The number of US cities where first-time homebuyers are faced with at least a $1 million price tag on the average entry-level home has nearly tripled in the past five years, according to new research.
A Thursday report from Zillow indicates that a typical starter home is now worth $1 million or more in 237 cities, up from 84 cities in 2019, underscoring America’s ongoing home affordability crisis.
“Affordability has been strained across the board,” Orphe Divounguy, a senior economist at Zillow, said. “We see the largest number of million-dollar starter homes in expensive coastal markets. We see them in markets with very low homeownership rates and we see them in markets with more building regulations.”
California?
(checks notes)
More than 100 of the 200 are in California. :) Next closest is New York at 31.

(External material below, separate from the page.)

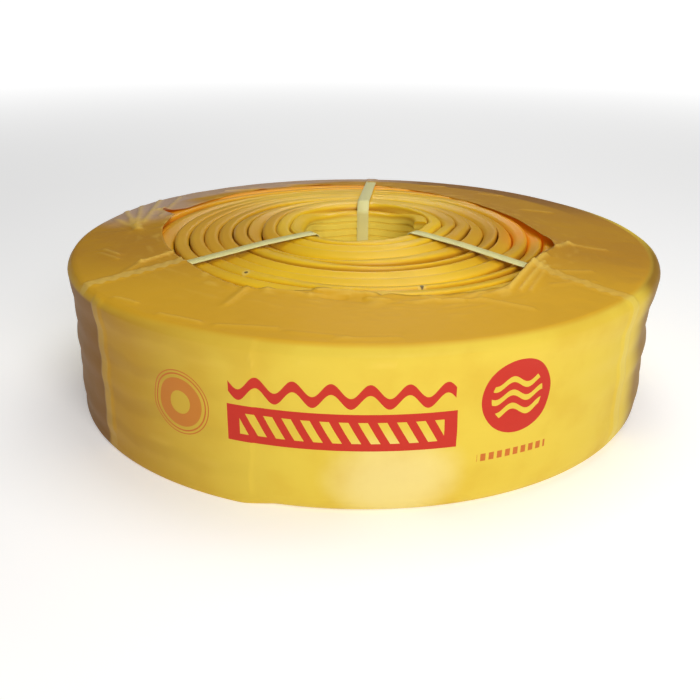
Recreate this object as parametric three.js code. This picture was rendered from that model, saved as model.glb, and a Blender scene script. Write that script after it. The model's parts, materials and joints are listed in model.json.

Seems like a mostly California problem.
I didn’t look at the list, but housing prices are out of control in a lot of places, even if they haven’t hit that $1 million mark yet. A $750k starter home is just as absurd and out of reach for the vast majority of Americans.
We’re telling young people not to have kids and not to buy homes. And it’s everywhere, not just California.
It’s not just a California problem. It’s a coastal city problem.
It’s not really shocking. The coast is valuable and limited. Living in an expensive coastal town isn’t really “starter home” material.
Systemic issue, California is just showing the rot stronger than other places. It’s a growing issue for the whole country.